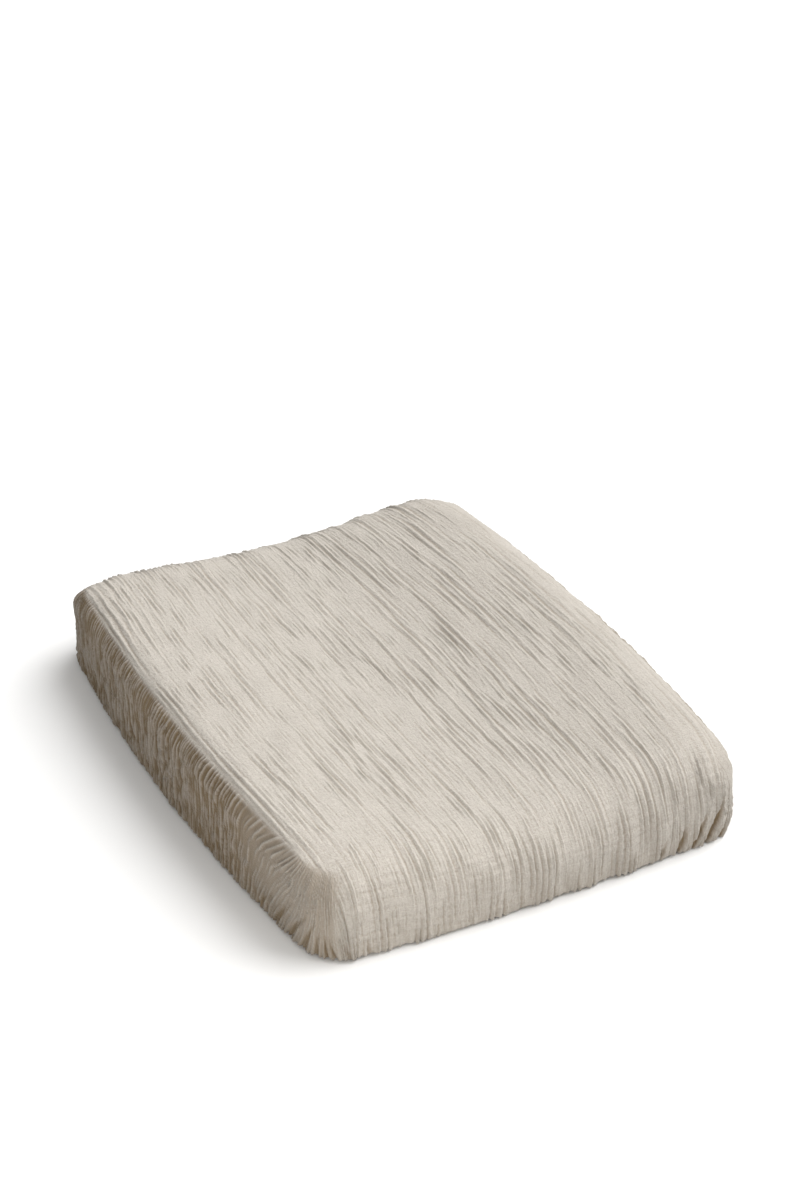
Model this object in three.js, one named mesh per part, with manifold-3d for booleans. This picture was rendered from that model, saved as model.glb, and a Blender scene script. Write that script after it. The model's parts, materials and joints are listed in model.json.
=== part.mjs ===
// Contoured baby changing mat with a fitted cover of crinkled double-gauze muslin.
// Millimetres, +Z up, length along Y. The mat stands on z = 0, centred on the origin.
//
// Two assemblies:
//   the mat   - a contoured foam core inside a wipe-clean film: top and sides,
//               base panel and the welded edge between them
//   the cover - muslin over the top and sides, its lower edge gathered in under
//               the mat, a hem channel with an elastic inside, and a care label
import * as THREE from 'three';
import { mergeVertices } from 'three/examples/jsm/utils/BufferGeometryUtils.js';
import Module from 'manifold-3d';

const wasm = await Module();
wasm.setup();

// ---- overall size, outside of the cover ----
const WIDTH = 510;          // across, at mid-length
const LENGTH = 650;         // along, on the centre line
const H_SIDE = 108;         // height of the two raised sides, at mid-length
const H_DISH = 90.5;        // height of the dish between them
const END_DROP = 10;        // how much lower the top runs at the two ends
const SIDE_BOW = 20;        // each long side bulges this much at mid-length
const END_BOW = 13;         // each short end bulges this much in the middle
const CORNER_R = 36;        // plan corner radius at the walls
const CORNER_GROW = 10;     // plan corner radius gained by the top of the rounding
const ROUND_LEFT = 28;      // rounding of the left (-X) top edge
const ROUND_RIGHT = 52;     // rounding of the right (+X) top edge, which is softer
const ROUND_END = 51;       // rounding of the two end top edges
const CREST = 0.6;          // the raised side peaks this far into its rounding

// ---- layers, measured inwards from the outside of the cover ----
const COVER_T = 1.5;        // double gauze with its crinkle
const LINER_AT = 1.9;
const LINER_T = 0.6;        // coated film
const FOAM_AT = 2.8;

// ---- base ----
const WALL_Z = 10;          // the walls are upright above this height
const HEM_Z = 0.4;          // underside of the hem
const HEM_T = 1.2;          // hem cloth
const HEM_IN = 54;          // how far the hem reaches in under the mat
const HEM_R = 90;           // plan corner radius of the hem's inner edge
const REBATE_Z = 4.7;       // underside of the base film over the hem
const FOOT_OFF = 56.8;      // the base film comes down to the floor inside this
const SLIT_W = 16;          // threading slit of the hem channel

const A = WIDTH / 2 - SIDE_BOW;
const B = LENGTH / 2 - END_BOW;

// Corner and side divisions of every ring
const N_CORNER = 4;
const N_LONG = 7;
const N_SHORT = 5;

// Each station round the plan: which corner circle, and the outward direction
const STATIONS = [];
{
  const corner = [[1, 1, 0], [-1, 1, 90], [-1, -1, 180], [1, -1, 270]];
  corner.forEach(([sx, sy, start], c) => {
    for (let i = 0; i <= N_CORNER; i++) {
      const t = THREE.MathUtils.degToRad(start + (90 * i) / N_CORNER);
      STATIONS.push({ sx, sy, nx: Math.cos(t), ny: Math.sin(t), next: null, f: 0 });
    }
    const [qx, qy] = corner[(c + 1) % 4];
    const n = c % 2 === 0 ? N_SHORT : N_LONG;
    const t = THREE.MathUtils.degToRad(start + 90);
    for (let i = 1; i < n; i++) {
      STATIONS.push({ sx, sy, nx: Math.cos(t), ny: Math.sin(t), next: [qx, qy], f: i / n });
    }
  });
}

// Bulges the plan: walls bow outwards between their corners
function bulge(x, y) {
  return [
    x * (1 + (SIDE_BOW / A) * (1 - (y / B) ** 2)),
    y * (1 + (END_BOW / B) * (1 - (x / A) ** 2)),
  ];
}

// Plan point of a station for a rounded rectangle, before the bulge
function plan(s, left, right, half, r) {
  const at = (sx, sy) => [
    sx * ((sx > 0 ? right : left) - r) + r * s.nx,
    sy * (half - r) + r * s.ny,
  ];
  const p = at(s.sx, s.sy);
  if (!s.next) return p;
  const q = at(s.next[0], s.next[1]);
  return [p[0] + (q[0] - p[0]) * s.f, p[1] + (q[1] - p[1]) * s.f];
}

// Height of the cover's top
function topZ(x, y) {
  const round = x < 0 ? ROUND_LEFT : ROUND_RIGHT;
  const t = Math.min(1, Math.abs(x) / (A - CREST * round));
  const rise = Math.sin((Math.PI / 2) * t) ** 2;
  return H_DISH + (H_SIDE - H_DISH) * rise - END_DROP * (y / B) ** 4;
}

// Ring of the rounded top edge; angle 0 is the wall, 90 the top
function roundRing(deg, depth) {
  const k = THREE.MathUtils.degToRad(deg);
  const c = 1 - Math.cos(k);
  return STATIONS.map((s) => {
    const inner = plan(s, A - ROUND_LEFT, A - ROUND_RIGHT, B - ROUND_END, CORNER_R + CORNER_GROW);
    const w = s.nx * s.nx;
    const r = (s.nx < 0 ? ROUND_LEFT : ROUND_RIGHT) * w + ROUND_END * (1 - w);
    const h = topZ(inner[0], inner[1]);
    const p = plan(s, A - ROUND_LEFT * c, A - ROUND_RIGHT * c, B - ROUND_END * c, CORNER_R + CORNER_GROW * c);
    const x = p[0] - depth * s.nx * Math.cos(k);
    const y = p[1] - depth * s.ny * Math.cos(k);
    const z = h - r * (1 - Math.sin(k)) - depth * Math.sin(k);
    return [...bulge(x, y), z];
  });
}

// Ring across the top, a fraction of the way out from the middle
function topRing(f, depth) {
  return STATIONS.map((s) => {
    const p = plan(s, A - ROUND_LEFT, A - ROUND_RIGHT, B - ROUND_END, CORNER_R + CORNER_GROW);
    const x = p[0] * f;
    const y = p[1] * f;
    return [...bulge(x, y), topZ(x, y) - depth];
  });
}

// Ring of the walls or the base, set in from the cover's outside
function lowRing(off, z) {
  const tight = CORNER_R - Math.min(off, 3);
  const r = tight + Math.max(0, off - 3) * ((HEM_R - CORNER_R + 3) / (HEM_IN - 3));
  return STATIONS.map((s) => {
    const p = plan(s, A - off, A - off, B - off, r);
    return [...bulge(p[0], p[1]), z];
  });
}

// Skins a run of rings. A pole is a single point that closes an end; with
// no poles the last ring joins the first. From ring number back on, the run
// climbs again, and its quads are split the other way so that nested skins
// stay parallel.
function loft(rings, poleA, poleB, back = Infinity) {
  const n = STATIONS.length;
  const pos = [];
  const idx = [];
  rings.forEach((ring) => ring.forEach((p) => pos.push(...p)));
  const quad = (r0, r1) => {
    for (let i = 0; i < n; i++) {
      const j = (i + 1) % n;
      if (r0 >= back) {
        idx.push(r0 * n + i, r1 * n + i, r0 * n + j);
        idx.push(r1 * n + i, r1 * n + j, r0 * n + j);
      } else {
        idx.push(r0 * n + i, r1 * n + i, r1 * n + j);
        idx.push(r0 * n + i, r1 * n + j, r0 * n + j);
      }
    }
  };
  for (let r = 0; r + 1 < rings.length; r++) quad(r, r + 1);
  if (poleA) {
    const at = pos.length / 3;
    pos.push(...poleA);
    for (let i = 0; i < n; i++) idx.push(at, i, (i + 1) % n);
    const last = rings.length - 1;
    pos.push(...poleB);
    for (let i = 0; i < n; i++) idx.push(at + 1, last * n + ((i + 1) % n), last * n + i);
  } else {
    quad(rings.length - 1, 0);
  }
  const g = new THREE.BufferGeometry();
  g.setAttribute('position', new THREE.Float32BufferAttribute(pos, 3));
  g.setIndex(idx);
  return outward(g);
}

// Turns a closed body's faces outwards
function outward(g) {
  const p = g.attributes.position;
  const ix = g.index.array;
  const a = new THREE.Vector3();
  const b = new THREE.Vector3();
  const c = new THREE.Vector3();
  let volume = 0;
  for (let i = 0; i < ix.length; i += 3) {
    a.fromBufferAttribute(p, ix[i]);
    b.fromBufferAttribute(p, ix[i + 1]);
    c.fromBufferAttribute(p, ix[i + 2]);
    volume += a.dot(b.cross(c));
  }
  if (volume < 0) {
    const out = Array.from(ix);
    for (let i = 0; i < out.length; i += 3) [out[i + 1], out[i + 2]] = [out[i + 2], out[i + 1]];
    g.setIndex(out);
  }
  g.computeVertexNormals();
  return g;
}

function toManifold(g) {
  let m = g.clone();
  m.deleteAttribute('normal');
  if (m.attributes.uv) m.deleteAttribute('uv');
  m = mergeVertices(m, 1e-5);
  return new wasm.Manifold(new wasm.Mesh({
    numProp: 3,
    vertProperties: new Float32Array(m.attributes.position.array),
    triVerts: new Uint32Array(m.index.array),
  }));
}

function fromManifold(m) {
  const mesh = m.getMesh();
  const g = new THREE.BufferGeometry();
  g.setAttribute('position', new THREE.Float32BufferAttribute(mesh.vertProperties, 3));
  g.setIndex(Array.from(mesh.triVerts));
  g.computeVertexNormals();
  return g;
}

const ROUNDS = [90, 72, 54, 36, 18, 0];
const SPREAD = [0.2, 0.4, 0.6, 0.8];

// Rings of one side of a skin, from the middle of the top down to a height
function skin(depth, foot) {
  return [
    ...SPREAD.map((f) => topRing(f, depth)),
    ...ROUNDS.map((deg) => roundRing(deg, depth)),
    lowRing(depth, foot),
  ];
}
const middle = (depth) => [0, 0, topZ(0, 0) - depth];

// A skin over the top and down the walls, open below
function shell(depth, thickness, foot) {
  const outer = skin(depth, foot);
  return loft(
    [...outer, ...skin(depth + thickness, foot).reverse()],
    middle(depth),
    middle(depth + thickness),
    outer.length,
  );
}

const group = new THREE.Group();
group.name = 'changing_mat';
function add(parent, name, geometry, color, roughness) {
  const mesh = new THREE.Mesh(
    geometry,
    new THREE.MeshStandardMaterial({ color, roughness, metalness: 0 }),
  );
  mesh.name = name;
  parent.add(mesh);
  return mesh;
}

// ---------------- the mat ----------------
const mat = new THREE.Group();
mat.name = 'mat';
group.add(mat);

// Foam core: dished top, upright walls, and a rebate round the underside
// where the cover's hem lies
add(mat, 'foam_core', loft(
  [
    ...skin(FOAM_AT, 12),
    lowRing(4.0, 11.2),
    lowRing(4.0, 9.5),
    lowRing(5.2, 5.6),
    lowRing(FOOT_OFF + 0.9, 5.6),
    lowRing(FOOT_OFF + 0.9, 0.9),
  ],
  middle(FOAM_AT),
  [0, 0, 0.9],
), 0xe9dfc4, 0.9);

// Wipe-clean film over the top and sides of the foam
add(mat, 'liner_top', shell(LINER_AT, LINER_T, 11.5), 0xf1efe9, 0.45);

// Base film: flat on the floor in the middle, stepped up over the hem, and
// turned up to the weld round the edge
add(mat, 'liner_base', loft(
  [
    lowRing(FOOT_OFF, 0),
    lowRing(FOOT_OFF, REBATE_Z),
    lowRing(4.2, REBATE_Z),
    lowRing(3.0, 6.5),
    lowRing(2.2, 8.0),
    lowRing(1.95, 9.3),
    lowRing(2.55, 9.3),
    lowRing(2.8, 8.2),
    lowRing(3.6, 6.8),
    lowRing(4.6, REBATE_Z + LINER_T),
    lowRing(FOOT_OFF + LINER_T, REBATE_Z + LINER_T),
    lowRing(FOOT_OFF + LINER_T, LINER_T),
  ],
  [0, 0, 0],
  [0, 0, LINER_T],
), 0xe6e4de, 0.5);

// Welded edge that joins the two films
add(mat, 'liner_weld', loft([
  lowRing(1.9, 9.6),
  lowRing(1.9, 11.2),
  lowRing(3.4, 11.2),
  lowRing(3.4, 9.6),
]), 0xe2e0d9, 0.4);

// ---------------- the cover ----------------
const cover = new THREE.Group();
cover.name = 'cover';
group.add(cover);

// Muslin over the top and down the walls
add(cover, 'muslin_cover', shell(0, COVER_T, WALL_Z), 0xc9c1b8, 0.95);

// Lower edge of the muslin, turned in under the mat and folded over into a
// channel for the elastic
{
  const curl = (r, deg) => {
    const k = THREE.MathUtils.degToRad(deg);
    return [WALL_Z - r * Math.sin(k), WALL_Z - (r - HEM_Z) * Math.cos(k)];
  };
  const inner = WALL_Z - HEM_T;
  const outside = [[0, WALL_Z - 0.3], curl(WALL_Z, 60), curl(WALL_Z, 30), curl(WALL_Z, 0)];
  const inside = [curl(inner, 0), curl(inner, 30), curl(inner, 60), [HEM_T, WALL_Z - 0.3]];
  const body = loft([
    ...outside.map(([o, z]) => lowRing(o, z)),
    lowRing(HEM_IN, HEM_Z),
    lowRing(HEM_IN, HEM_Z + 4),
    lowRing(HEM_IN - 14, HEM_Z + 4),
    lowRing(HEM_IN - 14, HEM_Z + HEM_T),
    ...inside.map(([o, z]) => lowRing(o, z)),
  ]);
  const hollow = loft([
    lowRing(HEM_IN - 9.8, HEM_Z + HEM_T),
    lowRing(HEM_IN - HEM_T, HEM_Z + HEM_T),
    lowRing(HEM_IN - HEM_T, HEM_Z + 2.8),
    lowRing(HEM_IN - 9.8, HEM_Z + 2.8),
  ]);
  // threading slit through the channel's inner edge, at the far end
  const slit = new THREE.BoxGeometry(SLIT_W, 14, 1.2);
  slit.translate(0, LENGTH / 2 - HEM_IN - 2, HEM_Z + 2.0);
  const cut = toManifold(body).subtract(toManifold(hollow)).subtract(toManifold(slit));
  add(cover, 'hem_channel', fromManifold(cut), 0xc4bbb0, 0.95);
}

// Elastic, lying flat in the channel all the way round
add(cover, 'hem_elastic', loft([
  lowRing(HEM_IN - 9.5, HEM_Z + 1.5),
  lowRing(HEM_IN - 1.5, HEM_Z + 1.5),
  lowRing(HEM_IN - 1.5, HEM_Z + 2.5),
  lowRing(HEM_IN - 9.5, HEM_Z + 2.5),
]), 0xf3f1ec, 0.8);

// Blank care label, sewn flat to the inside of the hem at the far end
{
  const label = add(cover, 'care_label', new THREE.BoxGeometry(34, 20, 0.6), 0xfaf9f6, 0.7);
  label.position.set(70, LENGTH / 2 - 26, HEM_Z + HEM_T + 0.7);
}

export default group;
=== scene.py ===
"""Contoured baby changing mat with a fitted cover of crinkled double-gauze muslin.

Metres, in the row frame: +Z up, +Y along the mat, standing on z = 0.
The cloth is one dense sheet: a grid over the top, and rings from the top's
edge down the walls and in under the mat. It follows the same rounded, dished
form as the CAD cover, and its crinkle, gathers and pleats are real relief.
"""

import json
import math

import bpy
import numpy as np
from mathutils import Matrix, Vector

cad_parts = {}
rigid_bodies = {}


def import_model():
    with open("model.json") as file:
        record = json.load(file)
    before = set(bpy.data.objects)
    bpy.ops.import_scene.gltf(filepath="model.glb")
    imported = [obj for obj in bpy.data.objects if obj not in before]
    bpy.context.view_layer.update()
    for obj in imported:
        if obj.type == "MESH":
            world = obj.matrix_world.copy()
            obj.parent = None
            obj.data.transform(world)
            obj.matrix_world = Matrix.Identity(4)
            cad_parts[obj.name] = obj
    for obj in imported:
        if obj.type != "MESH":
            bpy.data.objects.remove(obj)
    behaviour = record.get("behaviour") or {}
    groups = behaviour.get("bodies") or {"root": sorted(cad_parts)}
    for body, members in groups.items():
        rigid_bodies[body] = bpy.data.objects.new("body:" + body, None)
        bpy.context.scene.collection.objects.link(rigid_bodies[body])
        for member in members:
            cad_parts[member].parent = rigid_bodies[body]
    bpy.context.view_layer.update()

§

The exercise | Transcribe word for word the lines from the one holding "for member in" to the last line of the listing above, inclusive.

Task result |
        for member in members:
            cad_parts[member].parent = rigid_bodies[body]
    bpy.context.view_layer.update()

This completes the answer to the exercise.